**DIRECTIONS:**
Reproduce each line bearing the word "Blender".

**MATERIAL FOR THIS EXERCISE:**
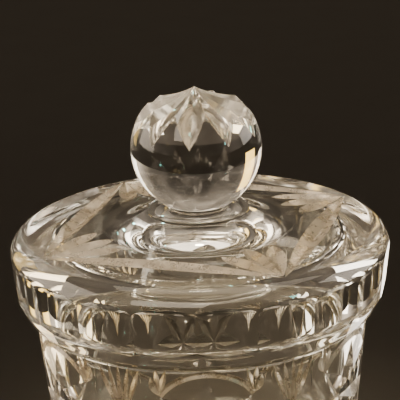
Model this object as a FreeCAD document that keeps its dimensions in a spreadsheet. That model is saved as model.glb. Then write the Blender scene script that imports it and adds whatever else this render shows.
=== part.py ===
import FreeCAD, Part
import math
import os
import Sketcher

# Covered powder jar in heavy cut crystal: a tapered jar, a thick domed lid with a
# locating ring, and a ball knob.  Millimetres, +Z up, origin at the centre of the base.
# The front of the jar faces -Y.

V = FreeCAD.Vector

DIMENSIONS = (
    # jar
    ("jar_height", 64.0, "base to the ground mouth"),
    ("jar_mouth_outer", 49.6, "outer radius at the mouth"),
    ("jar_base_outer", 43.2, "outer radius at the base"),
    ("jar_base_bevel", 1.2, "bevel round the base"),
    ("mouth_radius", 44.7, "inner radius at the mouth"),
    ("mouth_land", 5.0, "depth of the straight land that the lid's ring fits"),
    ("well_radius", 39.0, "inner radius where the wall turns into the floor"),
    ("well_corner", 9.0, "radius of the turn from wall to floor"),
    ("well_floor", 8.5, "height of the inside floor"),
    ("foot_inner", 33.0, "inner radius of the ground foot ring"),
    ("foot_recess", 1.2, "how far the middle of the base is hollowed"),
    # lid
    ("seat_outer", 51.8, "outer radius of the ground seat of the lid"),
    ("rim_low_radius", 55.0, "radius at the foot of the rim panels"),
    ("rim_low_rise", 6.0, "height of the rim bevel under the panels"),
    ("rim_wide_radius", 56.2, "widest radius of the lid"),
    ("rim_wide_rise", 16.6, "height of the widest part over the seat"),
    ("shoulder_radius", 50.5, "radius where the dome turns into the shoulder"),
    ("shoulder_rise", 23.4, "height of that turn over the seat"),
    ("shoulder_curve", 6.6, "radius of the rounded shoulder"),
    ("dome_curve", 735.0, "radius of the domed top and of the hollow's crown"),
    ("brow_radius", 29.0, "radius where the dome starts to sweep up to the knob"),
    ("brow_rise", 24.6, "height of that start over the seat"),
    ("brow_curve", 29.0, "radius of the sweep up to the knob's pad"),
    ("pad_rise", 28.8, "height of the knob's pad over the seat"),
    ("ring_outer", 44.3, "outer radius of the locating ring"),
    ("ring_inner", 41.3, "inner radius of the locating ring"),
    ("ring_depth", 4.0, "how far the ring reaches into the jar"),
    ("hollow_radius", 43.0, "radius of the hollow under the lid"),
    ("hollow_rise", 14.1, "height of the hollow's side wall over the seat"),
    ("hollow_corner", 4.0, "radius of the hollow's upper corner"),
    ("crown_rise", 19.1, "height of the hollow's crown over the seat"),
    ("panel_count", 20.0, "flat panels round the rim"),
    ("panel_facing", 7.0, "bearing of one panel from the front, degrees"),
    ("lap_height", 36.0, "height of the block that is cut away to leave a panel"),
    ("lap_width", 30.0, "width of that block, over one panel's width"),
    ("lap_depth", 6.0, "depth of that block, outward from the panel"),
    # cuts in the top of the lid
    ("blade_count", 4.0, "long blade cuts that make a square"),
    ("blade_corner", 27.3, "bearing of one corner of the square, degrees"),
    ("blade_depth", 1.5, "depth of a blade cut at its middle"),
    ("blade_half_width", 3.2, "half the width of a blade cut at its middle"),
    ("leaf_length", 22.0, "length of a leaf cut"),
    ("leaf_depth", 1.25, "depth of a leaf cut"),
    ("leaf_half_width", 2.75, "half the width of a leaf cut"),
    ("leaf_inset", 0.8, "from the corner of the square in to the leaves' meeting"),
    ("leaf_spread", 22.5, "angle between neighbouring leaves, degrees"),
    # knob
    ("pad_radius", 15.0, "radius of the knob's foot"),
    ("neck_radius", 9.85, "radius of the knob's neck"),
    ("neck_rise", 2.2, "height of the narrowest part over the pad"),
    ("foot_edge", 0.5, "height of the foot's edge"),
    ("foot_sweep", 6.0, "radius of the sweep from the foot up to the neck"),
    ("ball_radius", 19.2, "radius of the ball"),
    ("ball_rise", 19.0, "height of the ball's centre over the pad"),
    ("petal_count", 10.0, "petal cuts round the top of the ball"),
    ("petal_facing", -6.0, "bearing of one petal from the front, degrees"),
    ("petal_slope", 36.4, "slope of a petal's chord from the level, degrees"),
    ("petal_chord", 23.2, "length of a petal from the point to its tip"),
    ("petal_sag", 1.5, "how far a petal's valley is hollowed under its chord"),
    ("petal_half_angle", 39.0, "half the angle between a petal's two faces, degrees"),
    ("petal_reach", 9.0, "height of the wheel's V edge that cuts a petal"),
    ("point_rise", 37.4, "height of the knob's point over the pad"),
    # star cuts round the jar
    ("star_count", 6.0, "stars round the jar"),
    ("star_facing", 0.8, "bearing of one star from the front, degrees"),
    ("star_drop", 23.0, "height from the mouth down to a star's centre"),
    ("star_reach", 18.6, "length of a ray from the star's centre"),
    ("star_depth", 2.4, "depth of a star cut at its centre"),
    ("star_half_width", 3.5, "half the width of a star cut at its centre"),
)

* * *

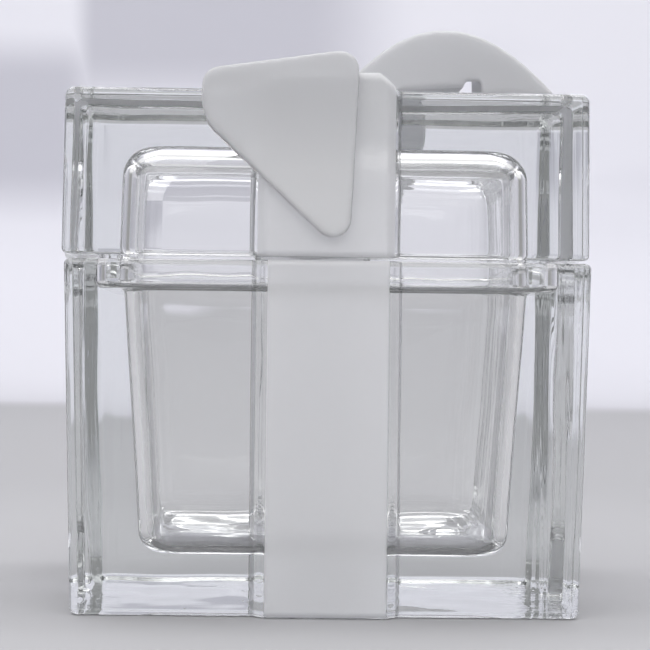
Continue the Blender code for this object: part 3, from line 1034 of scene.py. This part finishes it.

**FINAL RESULT:**
Model this object as a FreeCAD document that keeps its dimensions in a spreadsheet. That model is saved as model.glb. Then write the Blender scene script that imports it and adds whatever else this render shows.
Continue the Blender code for this object: part 3, from line 1034 of scene.py. This part finishes it.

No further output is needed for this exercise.